Obasanjo Urges Tasks FG to Resolve NOUN, Law School Crisis

Paul Obi in Abuja
Former president, Chief Olusegun Obasanjo, has urged the federal government to step in and resolve the crisis between the National Open University of Nigeria (NOUN) and Nigerian law school, following the refusal of the Law School to admit law graduates from NOUN into the school.

According to the former president, who is also an alumnnus of NOUN, the crisis is a serious matter that needs to be tackled with all seriousness.

Obasanjo was speaking when the Vice-Chancellor of NOUN, Prof. Abdalla Uba Adamu, paid him a courtesy call at his home in Abeokuta, Ogun State.

NOUN recently suspended admission into its law degree programme due to a decision by the Council of Legal Education (CLE) to stop law graduates from the university from law school, a prerequisite to becoming a lawyer.

The CLE had argued that given that NOUN was not a conventional university, it would be difficult to admit law graduates taking into cognizance the fact that rigorous academic work required for a law degree.

Though the National Universities Commission (NUC) had previously intervened, the CLE remained adamant as its officials expressed great concern over NOUN law graduates.

NOUN law graduates in Rivers State had also dragged CLE, the Minister of Justice and Attorney General of the Federation before a Federal High Court in Port Harcourt over the refusal of the CLE to grant them admission, demanding that the defendant, CLE, reverse its decision.

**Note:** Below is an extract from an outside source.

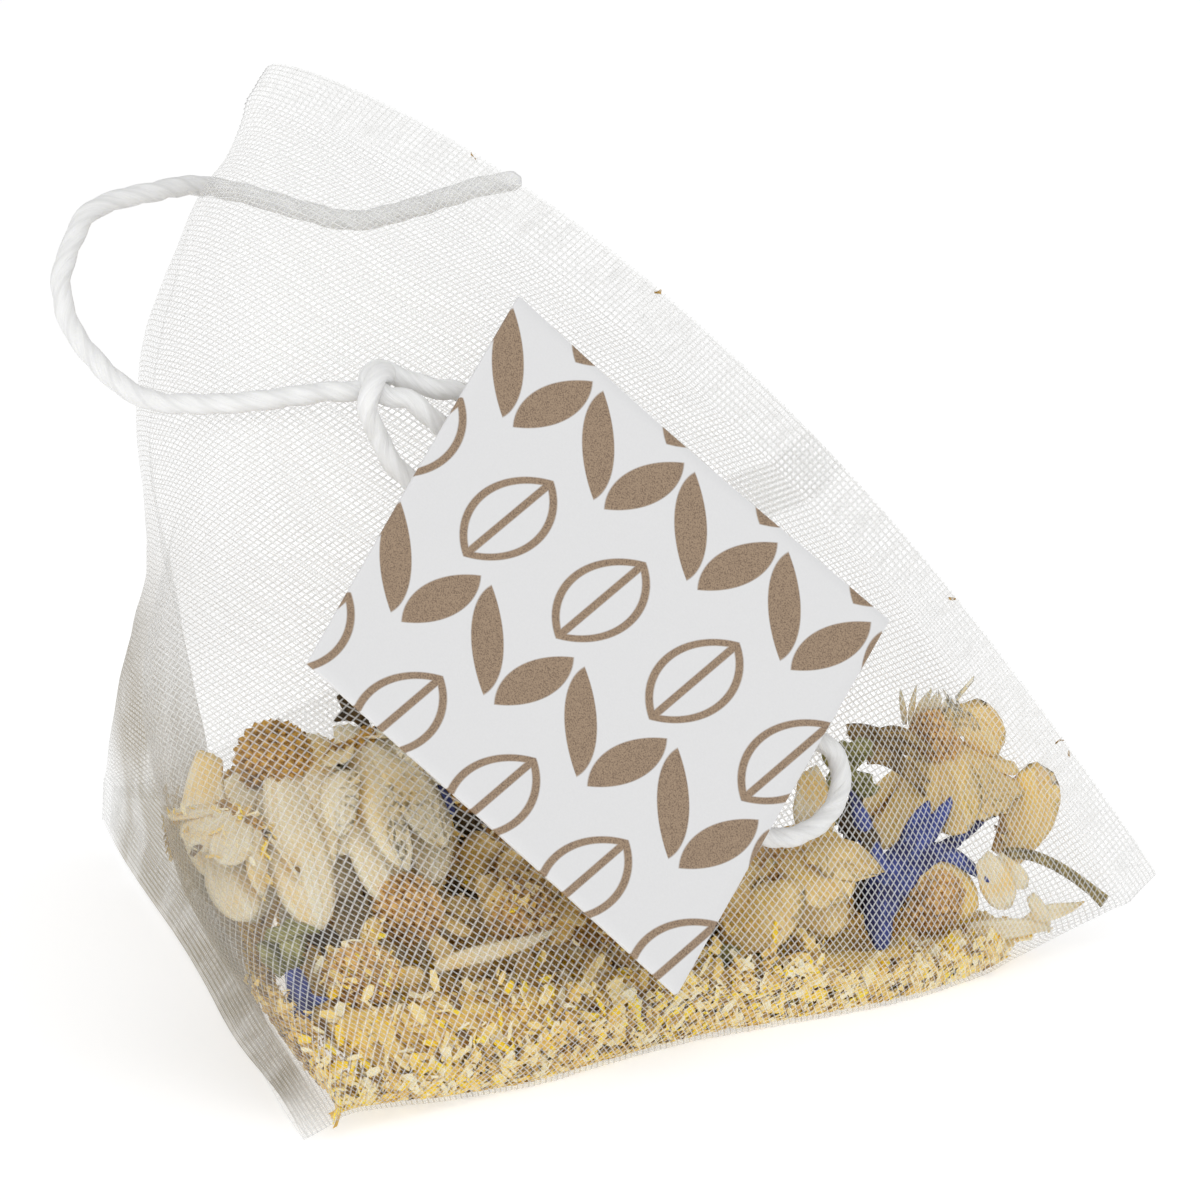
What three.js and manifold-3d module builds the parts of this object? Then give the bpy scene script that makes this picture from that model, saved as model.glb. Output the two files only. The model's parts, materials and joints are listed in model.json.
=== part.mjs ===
// A pyramid tea bag: a tube of woven mesh, sealed across one end along AB and across the
// other end along CD, at right angles to each other, so that it stands up as a tetrahedron.
// It holds dried flowers. A cotton string is caught in the upper seal and ends in a loop
// under a square paper tag.
// Millimetres, +Z up, the table at z = 0. The lower seal CD runs along Y, the bag leans over
// it, and the upper seal AB falls from the top corner A down to the far corner B, along +X.

import * as THREE from 'three';
import { mergeVertices } from 'three/addons/utils/BufferGeometryUtils.js';
import Module from 'manifold-3d';

const wasm = await Module();
wasm.setup();

// ---------------------------------------------------------------- driving dimensions

const CORNER_A = new THREE.Vector3(2.9, -0.1, 45.5); // top corner
const CORNER_B = new THREE.Vector3(46.9, -0.3, 3.2); // far corner, held a little off the table
const CORNER_C = new THREE.Vector3(0, -28.9, 0.3); // near corner
const CORNER_D = new THREE.Vector3(-0.3, 31.7, 0.3); // back corner

const MESH_WALL = 0.3; // the woven mesh, as a solid sheet
const SEAL_SHARE = 0.05; // each seal's share of the length of the tube
const ROUNDING = 0.07; // how far a soft fold is rounded, as a share of the girth
const SEAL_BOW = 15.8; // how far the upper seal bows outwards
const SEAL_BOW_REACH = 0.45; // how far down the tube that bow is felt

const STRING_DIAMETER = 1.0;
const CLEARANCE = 0.3; // between neighbouring pieces
const MERGE_DISTANCE = 1e-5; // vertices nearer than this are one
const KNOT_RADIUS = 1.1;
const TAG_SIDE = 24.5;
const TAG_THICKNESS = 0.3;

// The bag's own box has its lower centre here, which becomes the origin.
const STANDING_CENTRE = new THREE.Vector3(20.7, 1.3, 0);

// ---------------------------------------------------------------- the surface of the mesh

const midAB = CORNER_A.clone().add(CORNER_B).multiplyScalar(0.5);
const midCD = CORNER_C.clone().add(CORNER_D).multiplyScalar(0.5);
const alongAB = CORNER_B.clone().sub(CORNER_A).normalize();
const alongCD = CORNER_D.clone().sub(CORNER_C).normalize();
const tubeAxis = midCD.clone().sub(midAB).normalize();
const halfAB = CORNER_A.distanceTo(CORNER_B) / 2;
const halfCD = CORNER_C.distanceTo(CORNER_D) / 2;
const bagCentre = midAB.clone().add(midCD).multiplyScalar(0.5);

function outwardNormal(p, q, r) {
  const normal = q.clone().sub(p).cross(r.clone().sub(p)).normalize();
  return normal.dot(p.clone().sub(bagCentre)) < 0 ? normal.negate() : normal;
}

const frontNormal = outwardNormal(CORNER_A, CORNER_B, CORNER_C);

// Each flat side of the bag swells or sinks: the middle of the side as a share of the girth,
// whether it is widest at the upper seal, and how far its middle stands out.
const SIDES = [
  { middle: 0.25, widestAtTop: true, swell: 1.6, normal: frontNormal },
  { middle: 0.75, widestAtTop: true, swell: 1.5, normal: outwardNormal(CORNER_A, CORNER_B, CORNER_D) },
  { middle: 0, widestAtTop: false, swell: -0.5, normal: outwardNormal(CORNER_A, CORNER_C, CORNER_D) },
  { middle: 0.5, widestAtTop: false, swell: 3, normal: outwardNormal(CORNER_B, CORNER_C, CORNER_D) },
];

// Places where the contents or the handling have pushed the mesh: a place on the bag
// (share of the girth, share of the length), how far it spreads, and the push itself.
const PUSHES = [
  { girth: 0.93, length: 0.38, spread: [0.15, 0.27], by: [-4.2, 0, 0] }, // back left fold
  { girth: 0.82, length: 0.82, spread: [0.12, 0.18], by: [-1.3, 0, 0] }, // above corner D
  { girth: 0.16, length: 0.58, spread: [0.12, 0.27], by: [-7.8, 0, 0] }, // flowers, front left
  { girth: 0.43, length: 0.33, spread: [0.12, 0.24], by: [0.6, -1.6, -2.4] }, // lower front fold
  { girth: 0.32, length: 0.72, spread: [0.1, 0.2], by: [0, -1.6, -1] }, // near corner C
  { girth: 0, length: 0.09, spread: [0.1, 0.06], by: [1, 0, -0.3] }, // tuck under corner A
  { girth: 0.19, length: 1, spread: [0.07, 0.08], by: [0.9, 0, 0] }, // wave in the lower seal
];

// The lower seal is turned down to the table: at C it lies out flat, at D it stands up.
const WELD_RISE_AT_C = new THREE.Vector3(2.2, 0, 0.9);
const WELD_RISE_AT_D = new THREE.Vector3(0.2, -0.6, 2.3);
const UPPER_WELD_DEPTH = 2.3;

// One slice of the tube is a rectangle that is all width at AB and all depth at CD. This
// walks round it at an even pace from the middle of its left side: returns its two offsets.
function rectanglePoint(girth, fall, halfWidth, halfDepth) {
  const turn = girth - Math.floor(girth);
  const quarter = Math.min(3, Math.floor(turn * 4));
  const part = turn * 4 - quarter;
  const step = quarter % 2 === 0 ? part : 1 - part;
  const width = step < fall ? halfWidth : (halfWidth * (1 - step)) / Math.max(1 - fall, 1e-6);
  const depth = step < fall ? (halfDepth * step) / Math.max(fall, 1e-6) : halfDepth;
  return [quarter === 0 || quarter === 3 ? -width : width, quarter < 2 ? -depth : depth];
}

function sideShare(side, girth, fall) {
  const spread = (side.widestAtTop ? 1 - fall : fall) / 4 + 1e-4;
  const away = Math.abs(girth - side.middle - Math.round(girth - side.middle)) / spread;
  const taper = side.widestAtTop ? 1 - fall : fall;
  return away < 1 ? (1 - away * away) * Math.sin(Math.PI * fall) * taper * 2 : 0;
}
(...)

But speaking, the former president who last year graduated with a degree in Theology from NOUN, said: “When they told me about law people, I said who are the early lawyers? They sat at home and read and they ate their dinner… And then they qualified. We know, we were there with most of them in the 1950s.”

He said: “Whereas we have made the university popular, we still have a sort of what I call either ignorance or resistance. I try to explain, and I think we need to do this, people don’t know how the Open University works. And we need to make them know it.

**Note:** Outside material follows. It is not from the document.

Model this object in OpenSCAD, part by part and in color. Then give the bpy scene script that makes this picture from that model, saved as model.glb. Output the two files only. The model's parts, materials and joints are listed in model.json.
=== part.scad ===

“I think we have to persuade government to give you more. The point is that at this point in time, money is scarce, but Open University is doing much more than any of the world universities is doing. I am not running down the other universities, what I’m saying is that the opportunity that Open University offers is much more than the opportunity that any of the world universities could offer.”

The NOUN Vice Chancellor commended Obasanjo for accepting the honour and informed him of the success story of the university.
Adamu enumerated some of the steps NOUN has taken to include, the renaming of schools into faculties and introducing the election of deans and Heads of Department, as innovative measure.

The Director of the Olusegun Obasanjo Good Governance and Development Research Centre, Prof. Abdullahi Shehu, reminded the former president that the decision to establish the centre and name it after him was communicated to him by the former vice-chancellor when he visited NOUN in Lagos in October 2014.
“The decision was based on the recognition of the role Obasanjo played in creating institutions that deepened democracy and good governance within Nigeria, Africa and the world,” Shehu said.